Success! (Precisely)
Craig Black
craigblack2 at cox.net
Fri Oct 30 20:01:52 PDT 2009
"dsimcha" <dsimcha at yahoo.com> wrote in message
news:hcfu9t$9dp$1 at digitalmars.com...
> == Quote from Craig Black (craigblack2 at cox.net)'s article
>> "dsimcha" <dsimcha at yahoo.com> wrote in message
>> news:hcdsbq$4i9$1 at digitalmars.com...

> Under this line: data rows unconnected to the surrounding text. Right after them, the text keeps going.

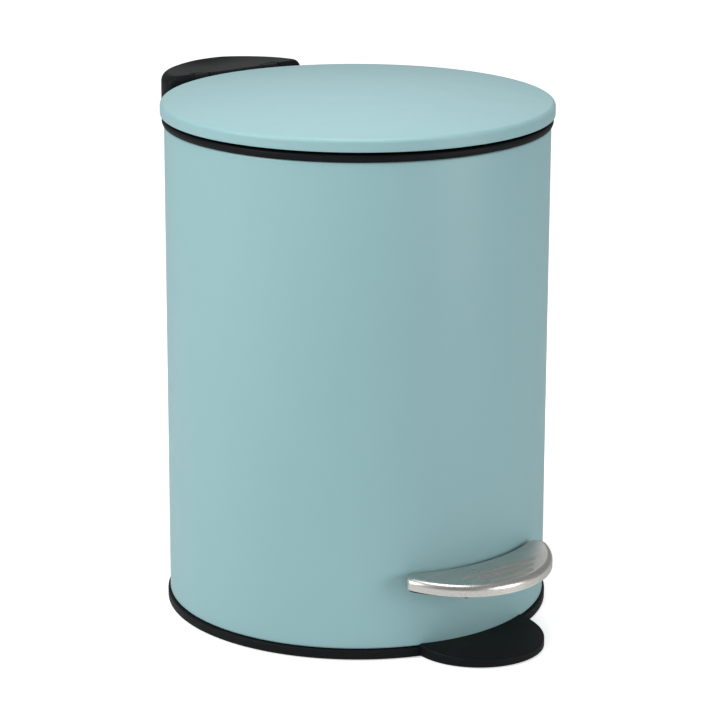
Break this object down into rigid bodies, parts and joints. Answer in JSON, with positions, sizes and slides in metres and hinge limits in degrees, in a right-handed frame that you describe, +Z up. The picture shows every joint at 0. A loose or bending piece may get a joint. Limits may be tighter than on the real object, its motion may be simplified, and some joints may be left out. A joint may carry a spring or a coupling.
{
  "type": "pedal trash can",
  "caption": "Round painted-steel pedal bin with a hinged domed lid, crescent pedal, front foot, rear grip and lift-out inner bucket.",
  "frame": {"origin": "on the bin's vertical axis at floor level", "axes": "+Z up, the pedal points to -Y, the rear grip and lid hinge to +Y, +X to the right seen from the front"},
  "size_m": [0.1736, 0.2271, 0.2346],
  "materials": {
    "teal_paint": "matte pastel powder coat",
    "black_plastic": "satin black",
    "black_rubber": "matte",
    "zinc_steel": "zinc plated",
    "stainless": "brushed",
    "grey_plastic": "fine grain"
  },
  "bodies": {
    "bin": {"body_shell": "teal_paint", "base": "black_plastic", "foot_pad_rear": "black_rubber", "foot_pad_left": "black_rubber", "foot_pad_right": "black_rubber", "foot_pad_front": "black_rubber", "top_rim": "black_plastic", "rear_handle": "black_plastic", "handle_screw_left": "zinc_steel", "handle_screw_right": "zinc_steel", "hinge_pin": "zinc_steel", "lever_pivot_pin": "zinc_steel", "pivot_clip_left": "zinc_steel", "pivot_clip_right": "zinc_steel", "lever_stop_pad": "black_rubber", "rod_guide": "black_plastic"},
    "pedal": {"pedal_cap": "stainless", "pedal_core": "black_plastic", "pedal_lever": "zinc_steel", "pedal_screw_front": "zinc_steel", "pedal_screw_rear": "zinc_steel"},
    "rod": {"push_rod": "zinc_steel", "rod_cap": "black_plastic"},
    "lid": {"lid_shell": "teal_paint", "lid_liner": "black_plastic", "lid_bumper_front": "black_rubber", "lid_bumper_left": "black_rubber", "lid_bumper_right": "black_rubber"},
    "bucket": {"inner_bucket": "grey_plastic"},
    "bail": {"bucket_bail": "zinc_steel", "bail_grip": "black_plastic"}
  },
  "joints": [
    {"name": "pedal_press", "type": "hinge", "parent": "bin", "child": "pedal", "pos_m": [0, -0.025, 0.014], "axis": [1, 0, 0], "range_deg": [0, 9]},
    {"name": "rod_lift", "type": "slide", "parent": "bin", "child": "rod", "axis": [0, 0, 1], "range_m": [0, 0.01668]},
    {"name": "lid_open", "type": "hinge", "parent": "bin", "child": "lid", "pos_m": [0, 0.0905, 0.227], "axis": [-1, 0, 0], "range_deg": [0, 80]},
    {"name": "bucket_lift", "type": "slide", "parent": "bin", "child": "bucket", "axis": [0, 0, 1], "range_m": [0, 0.001]},
    {"name": "bail_swing", "type": "hinge", "parent": "bucket", "child": "bail", "pos_m": [0, 0, 0.2195], "axis": [-1, 0, 0], "range_deg": [0, 2]}
  ],
  "couplings": [
    {"joint": "rod_lift", "follows": "pedal_press", "m_per_rad": 0.10618},
    {"joint": "lid_open", "follows": "pedal_press", "ratio": 8.8888}
  ]
}
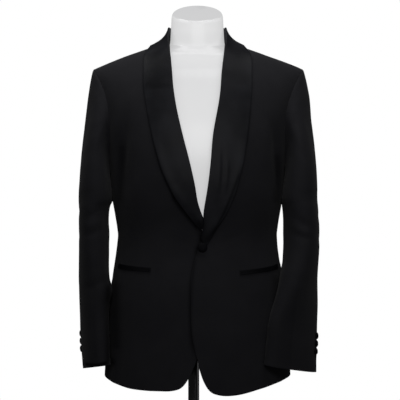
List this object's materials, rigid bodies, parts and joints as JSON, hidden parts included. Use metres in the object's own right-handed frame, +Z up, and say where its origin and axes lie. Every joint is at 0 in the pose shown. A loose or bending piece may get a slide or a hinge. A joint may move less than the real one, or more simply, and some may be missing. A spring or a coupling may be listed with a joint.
{
  "type": "tuxedo jacket on a dress form",
  "caption": "Black one-button dinner jacket with a satin shawl collar, buttoned on a glossy limbless dress form that stands on a pole and a round base.",
  "frame": {"origin": "on the surface that the base stands on, in the middle of the whole width and depth", "axes": "+Z up; the wearer faces -Y, so the wearer's left side is at +X"},
  "size_m": [0.5179, 0.3016, 1.0011],
  "materials": {
    "wool": "matte black fine twill",
    "satin": "black satin with a soft sheen",
    "covered_button": "black satin drawn over a button",
    "form_gloss": "glossy white",
    "pole_chrome": "polished",
    "base_steel": "fine brushed"
  },
  "bodies": {
    "root": {"front_left": "wool", "side_panel_left": "wool", "back_left": "wool", "top_sleeve_left": "wool", "under_sleeve_left": "wool", "front_right": "wool", "side_panel_right": "wool", "back_right": "wool", "top_sleeve_right": "wool", "under_sleeve_right": "wool", "shawl_collar_left": "satin", "pocket_jet_upper_left": "satin", "pocket_jet_lower_left": "satin", "shawl_collar_right": "satin", "pocket_jet_upper_right": "satin", "pocket_jet_lower_right": "satin", "cuff_button_left_1": "covered_button", "cuff_button_left_2": "covered_button", "cuff_button_left_3": "covered_button", "cuff_button_right_1": "covered_button", "cuff_button_right_2": "covered_button", "cuff_button_right_3": "covered_button", "front_button": "covered_button", "form_torso": "form_gloss", "form_pole": "pole_chrome", "form_base": "base_steel"}
  },
  "joints": []
}
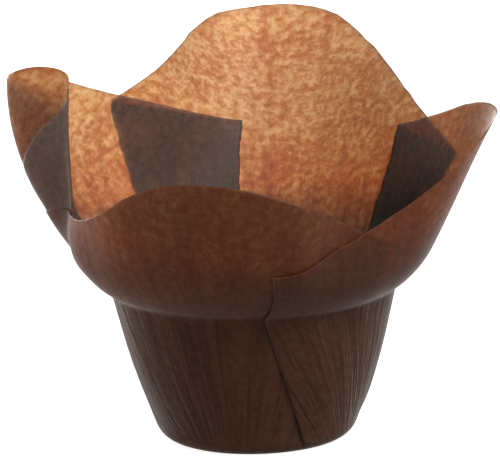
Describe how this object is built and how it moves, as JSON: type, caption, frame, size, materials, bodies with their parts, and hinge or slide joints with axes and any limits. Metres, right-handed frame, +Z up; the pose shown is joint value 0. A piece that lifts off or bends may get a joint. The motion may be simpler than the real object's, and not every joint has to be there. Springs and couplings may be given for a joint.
{
  "type": "paper cupcake liner",
  "caption": "Free-standing baking cup pressed from one square of brown greaseproof paper, with tall petal corners and folded pleats.",
  "frame": {"origin": "centre of the flat bottom, on the surface that the cup stands on", "axes": "+Z up along the cup's axis, +Y towards the tallest petal, +X towards the right petal"},
  "size_m": [0.1273, 0.1331, 0.0994],
  "materials": {
    "greaseproof_paper": "thin dyed greaseproof paper, matt to satin, lets light through"
  },
  "bodies": {
    "root": {"liner": "greaseproof_paper"}
  },
  "joints": []
}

>> > After a few evenings of serious hacking, I've integrated precise heap
>> > scanning
>> > into the GC.
>> Awesome! Thank you so much for doing this. Does the GC have knowledge
>> of
>> pointers on both the stack as well as the heap?
>
> No. Precise stack and static data segment scanning would be an order of
> magnitude
> harder to implement because it would require going deep into compiler
> hacking.
> Precise heap scanning, to the extent that I can get the mask information
> to the GC
> somehow, can be implemented by just hacking the runtime.
>
>> > 3. new only takes RTTI. It is not a template. Unless RTTI gets
>> > bitmasks
>> > in
>> > the format I created (which I'll document once I clean things up and
>> > release,
>> > but has only deviated slightly from what I had talked about here),
>> > stuff
>> > allocated using it won't be able to take advantage of precise heap
>> > scanning.
>> > The default bitmask, if none is provided, uses good (bad) old-fashioned
>> > conservative scanning unless the entire block has no pointers, in which
>> > case
>> > it isn't scanned. This means that we have all the more incentive to
>> > replace
>> > new with a template of some kind.
>> I'm surprised nobody commented on this. Andrei said Walter decided that
>> new
>> shouldn't be a template. But it seems like a good idea to me. Templated
>> new has received positive feedback from the community, and here is
>> another
>> advantage of templated new.
>> -Craig
>
> What's the rationale for not templating new? IMHO it makes a lot of sense
> b/c
> then you have access to all the compile time features of the language
> while
> new'ing stuff, such as the ability to generate bitmasks.
You would have to ask Walter. The only downside I see is the extra
exclaimation point, but perhaps he has another reason.